Red Cross Month encourages volunteer activity, blood donation
Years can be counted. Timelines can be drawn. But the number of lives affected throughout the history of the American Red Cross is boundless.
For 132 years, the American Red Cross has helped individuals and families prevent, prepare for and respond to emergencies. And each spring since 1942, starting with Franklin Roosevelt, the U.S. President acknowledges the American Red Cross and encourages volunteerism by issuing a proclamation that declares March as Red Cross Month.
“Chances are, wherever you live or wherever you go, you’re likely to encounter someone whose life has been touched by Red Cross services,” said Rodney Wilson, communications manager for the American Red Cross Central Ohio Blood Services Region. “We’re proud to be an organization of people who band together to help their neighbors—be they next door or around the world.”
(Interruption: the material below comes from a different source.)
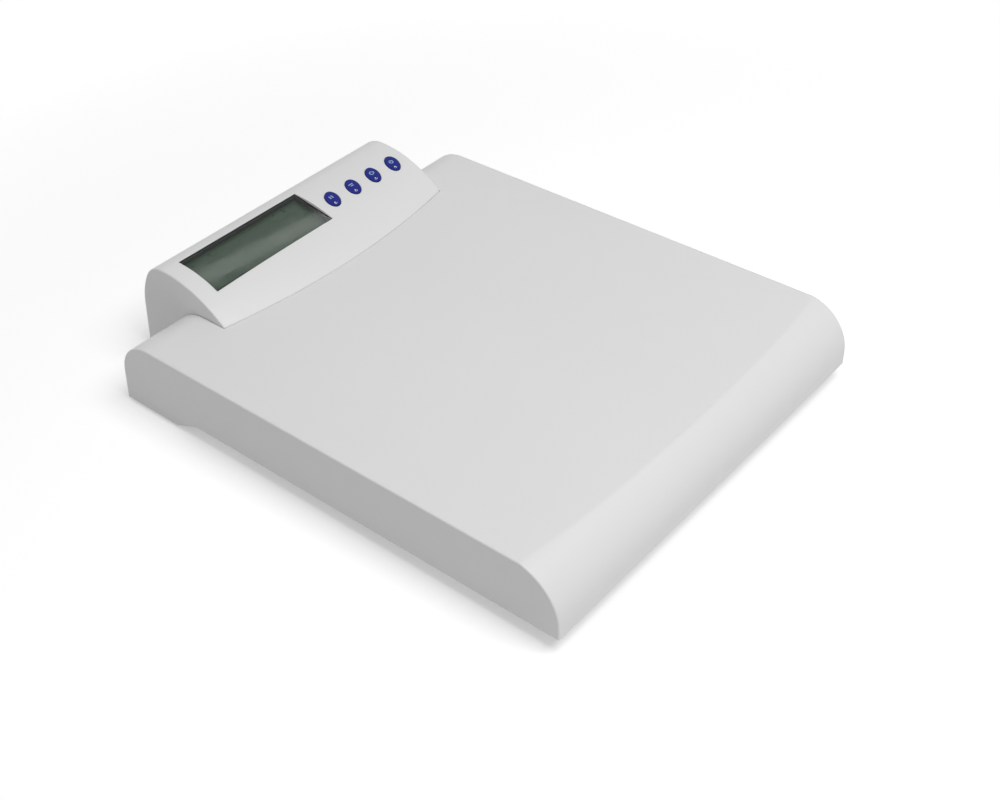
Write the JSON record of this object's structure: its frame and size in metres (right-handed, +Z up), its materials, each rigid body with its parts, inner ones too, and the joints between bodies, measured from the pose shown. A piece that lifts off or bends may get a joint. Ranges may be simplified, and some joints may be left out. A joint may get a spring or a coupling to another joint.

Red Cross officials say it’s easy to get involved in helping to effect change in your community. Volunteers can give blood, donate their time and talents, or make financial contributions. Nationwide, more than 500,000 volunteers make a difference through Red Cross services like blood donations, disaster relief, health and safety training, support to military members and families and international aid.
Locally, the Red Cross blood program supports patients at 41 hospitals across 27 counties. Every two seconds someone needs a blood transfusion. Donated blood helps accident victims, premature infants, those being treated for cancers or blood disorders, and help make routine surgeries possible.
“Whatever way you give – be it through blood donation, volunteerism or financial contribution – you’ll feel good knowing you’re helping to change lives,” said Wilson. “Without people like you, there would be no American Red Cross.”